Copy every line in which the string "joints" occurs.

--------------------

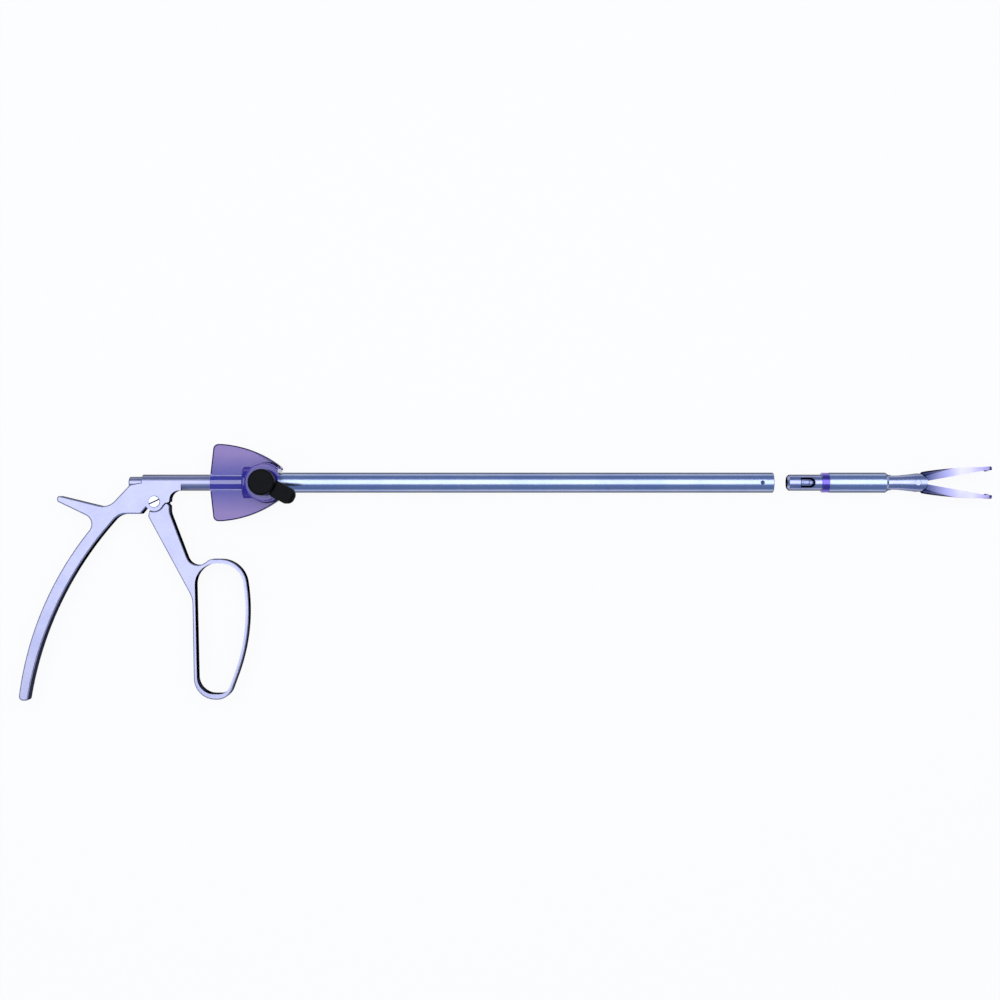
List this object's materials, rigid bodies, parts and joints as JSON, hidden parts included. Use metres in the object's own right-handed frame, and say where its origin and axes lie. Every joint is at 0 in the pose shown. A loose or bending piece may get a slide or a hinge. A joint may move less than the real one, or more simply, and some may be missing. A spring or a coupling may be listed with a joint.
{
  "type": "laparoscopic clip applier",
  "caption": "Hand-held endoscopic clip applier: looped finger lever, winged rotation knob, long straight shaft and a detachable tip with two hooked jaws.",
  "frame": {"origin": "on the shaft axis, level with the front of the rotation knob", "axes": "+X along the shaft towards the jaws, +Y towards the top of the handle, +Z square to the handle plate towards the flushing port"},
  "size_m": [0.4849, 0.1279, 0.0313],
  "materials": {
    "steel_casting": "satin investment casting",
    "steel_tube": "polished drawn tube",
    "steel_tip": "satin machined",
    "steel_bright": "polished",
    "knob_plastic": "translucent purple moulding",
    "black_rubber": "matte silicone",
    "seal_rubber": "matte",
    "ring_purple": "coloured ring",
    "guide_polymer": "sliding polymer"
  },
  "bodies": {
    "handle": {"handle_body": "steel_casting", "rear_plug": "steel_bright", "pivot_screw": "steel_bright", "rod_seal": "seal_rubber", "swivel_ring": "steel_bright"},
    "lever": {"finger_lever": "steel_casting"},
    "rod": {"drive_block": "steel_bright", "link_pin": "steel_bright", "drive_rod": "steel_bright"},
    "shaft": {"outer_tube": "steel_tube", "knob_core": "steel_bright", "rotation_knob": "knob_plastic", "flush_port": "steel_bright", "rod_guide_1": "guide_polymer", "rod_guide_2": "guide_polymer", "cap_strap": "black_rubber"},
    "cap": {"port_cap": "black_rubber"},
    "tip": {"tip_body": "steel_tip", "color_ring": "ring_purple", "tip_sleeve": "steel_tube", "jaw_pin": "steel_bright"},
    "latch": {"latch_tongue": "steel_tip"},
    "pusher": {"pusher": "steel_bright", "cam_pin": "steel_bright"},
    "upper_jaw": {"jaw_upper": "steel_tip"},
    "lower_jaw": {"jaw_lower": "steel_tip"}
  },
  "joints": [
    {"name": "finger_lever", "type": "hinge", "parent": "handle", "child": "lever", "pos_m": [-0.0641, -0.0095, 0], "axis": [0, 0, -1], "range_deg": [0, 18], "stiffness_Nm_per_rad": 0.25, "springref_deg": -20.05},
    {"name": "rod_slide", "type": "slide", "parent": "handle", "child": "rod", "axis": [1, 0, 0], "range_m": [0, 0.00301]},
    {"name": "shaft_turn", "type": "hinge", "parent": "handle", "child": "shaft", "pos_m": [0, 0, 0], "axis": [1, 0, 0], "continuous": true},
    {"name": "cap_pull", "type": "slide", "parent": "shaft", "child": "cap", "axis": [0, 0, 1], "range_m": [0, 0.009], "deforming": ["cap_strap"]},
    {"name": "tip_dock", "type": "slide", "parent": "shaft", "child": "tip", "axis": [-1, 0, 0], "range_m": [0, 0.024]},
    {"name": "latch_spring", "type": "hinge", "parent": "tip", "child": "latch", "pos_m": [0.25775, 0, 0.00255], "axis": [0, -1, 0], "range_deg": [0, 12]},
    {"name": "pusher_slide", "type": "slide", "parent": "tip", "child": "pusher", "axis": [1, 0, 0], "range_m": [0, 0.00301]},
    {"name": "jaw_upper_swing", "type": "hinge", "parent": "tip", "child": "upper_jaw", "pos_m": [0.316, 0, 0], "axis": [0, 0, -1], "range_deg": [0, 9]},
    {"name": "jaw_lower_swing", "type": "hinge", "parent": "tip", "child": "lower_jaw", "pos_m": [0.316, 0, 0], "axis": [0, 0, 1], "range_deg": [0, 9]}
  ],
  "couplings": [
    {"joint": "rod_slide", "follows": "finger_lever", "m_per_rad": 0.0095789},
    {"joint": "pusher_slide", "follows": "finger_lever", "m_per_rad": 0.0095789},
    {"joint": "jaw_upper_swing", "follows": "finger_lever", "ratio": 0.5},
    {"joint": "jaw_lower_swing", "follows": "finger_lever", "ratio": 0.5}
  ]
}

--------------------

RESULT OF THIS EXERCISE ::
List this object's materials, rigid bodies, parts and joints as JSON, hidden parts included. Use metres in the object's own right-handed frame, and say where its origin and axes lie. Every joint is at 0 in the pose shown. A loose or bending piece may get a slide or a hinge. A joint may move less than the real one, or more simply, and some may be missing. A spring or a coupling may be listed with a joint.
  "joints": [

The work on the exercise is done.